Das muss sich zeigen. In Berlin ist es so gewesen. Wir haben uns in Berlin stark gemacht für den Mietendeckel, aber wir haben ihn nicht alleine beschlossen, sondern gemeinsam mit SPD und Grünen. Bezahlbare Mieten sicherzustellen – da ist der Mietendeckel nicht das einzige Instrument –, müsste ganz oben auf der Agenda einer Bundesregierung stehen, an der die Linke beteiligt wäre.

Es gab in Berlin zu Anfang aus der SPD Kritik am Gesetzesvorhaben. Wenn man sich die Parteiprogramme auf Bundesebene anschaut, sieht man: Die SPD will ein Moratorium für Mieten, sodass Mieten noch proportional zur Inflation steigen dürften. Die Grünen schreiben etwas von »Mietbegrenzung«, definieren es aber nicht genau. Da ist Skepsis angebracht, ob diese Parteien ein Gesetz auf Bundesebene mittragen.

Deswegen ist es so wichtig, dass es Druck gibt aus den Mieterinitiativen, den sozialen Bewegungen, der »Recht auf Stadt«-Bewegung. Dass der Mietendeckel in Berlin durchsetzbar war, lag auch an dem enormen gesellschaftlichen Druck in der Stadt. Längst sind nicht nur Menschen mit niedrigen Einkommen betroffen, auch Menschen mit mittleren Einkommen haben große Probleme, eine bezahlbare Wohnung zu finden. Das zeigt auch der große Zuspruch für das Volksbegehren »Deutsche Wohnen und Co. enteignen«.

Könnte es diesen Druck bundesweit geben?

Das ist eine ganz entscheidende Frage. Ich wohne in Frankfurt am Main, einer Stadt, in der die Mieten auch durch die Decke gegangen sind. Wir brauchen eine bundesweite Bewegung der Mieterinnen und Mieter, sonst wird sich nichts verändern.

Warum nicht?

Immobilien sind ein lukratives Geschäft und es geht um Kapitalinteressen. Konzerne wie Deutschen Wohnen, Vonovia und andere verdienen gut daran, dass die Mieten immer weiter steigen. Ihre Verbündeten in der Politik verhindern wirksame Maßnahmen dagegen.

Was muss also passieren?

Die Mieterinnen und Mieter müssen auf die Straße gehen und deutlich machen, dass sie diese Mietpreisexplosion nicht akzeptieren, dass Wohnen ein Menschenrecht ist und nicht dem Markt überlassen werden darf. Mieterbündnisse, die es in ganz vielen Städten gibt, müssen sich vernetzen. Auch Bürgerbegehren und Volksbegehren für bezahlbares Wohnen können mobilisieren und Druck erzeugen.

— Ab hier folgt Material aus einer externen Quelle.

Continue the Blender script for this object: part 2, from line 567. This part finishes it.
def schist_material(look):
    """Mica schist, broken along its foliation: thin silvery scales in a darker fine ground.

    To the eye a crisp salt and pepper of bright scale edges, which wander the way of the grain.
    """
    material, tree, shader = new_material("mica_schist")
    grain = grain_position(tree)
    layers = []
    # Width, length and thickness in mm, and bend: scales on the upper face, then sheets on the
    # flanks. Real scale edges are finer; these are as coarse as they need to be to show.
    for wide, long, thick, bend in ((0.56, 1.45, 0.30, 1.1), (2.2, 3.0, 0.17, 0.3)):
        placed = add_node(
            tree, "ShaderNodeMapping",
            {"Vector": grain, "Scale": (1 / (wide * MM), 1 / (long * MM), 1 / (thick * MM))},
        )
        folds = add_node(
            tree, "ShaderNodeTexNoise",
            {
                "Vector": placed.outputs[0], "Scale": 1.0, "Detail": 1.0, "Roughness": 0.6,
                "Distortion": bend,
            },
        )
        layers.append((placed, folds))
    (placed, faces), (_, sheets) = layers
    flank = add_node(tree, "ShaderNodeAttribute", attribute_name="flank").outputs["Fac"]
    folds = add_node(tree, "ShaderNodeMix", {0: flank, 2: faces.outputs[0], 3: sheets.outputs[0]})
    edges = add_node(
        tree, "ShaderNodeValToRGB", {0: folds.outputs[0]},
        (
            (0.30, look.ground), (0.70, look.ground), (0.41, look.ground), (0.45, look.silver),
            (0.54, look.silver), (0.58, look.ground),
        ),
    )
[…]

Der Bund muss handeln. Aert van Riel zum Urteil über den Berliner Mietendeckel

Wie wird sich das Urteil zum Mietendeckel auswirken?

Die Mieten werden in Berlin sofort deutlich steigen. Die Menschen haben praktisch gesehen, was es für ihren Geldbeutel bedeutet, wenn man die Mieten deckelt. Dafür müssen wir jetzt auf Bundesebene kämpfen.

Denken Sie, dass die Wähler*innen noch auf Die Linke vertrauen? Es könnte doch auch sein, dass viele meinen: Der Mietendeckel war gut und schön, aber realitätsfern. Die haben keine Ahnung, die wähle ich nicht mehr.

Die Linke hat alles versucht, um die Mieten zu senken, damit einkommensschwache Mieterinnen und Mieter nicht verdrängt werden. Ich denke, dass die Menschen das sehr wohl wahrnehmen. Es ist nicht Die Linke, die sie im Stich gelassen hat, sondern es sind die Bundestagsabgeordneten von FDP und CDU, die gegen den Berliner Mietendeckel geklagt haben und die Einführung auf Bundesebene ablehnen. Die CDU erhält hohe Parteispenden aus der Immobilienwirtschaft und fühlt sich deren Interessen offenbar stärker verpflichtet als den vielen Millionen Mieterinnen und Mietern in diesem Land. Deshalb wird der Mietendeckel auch ein wichtiges Thema bei der Bundestagswahl werden.

Was sagen Sie zu der These, durch die Regulierung der Mieten verschrecke man Investoren?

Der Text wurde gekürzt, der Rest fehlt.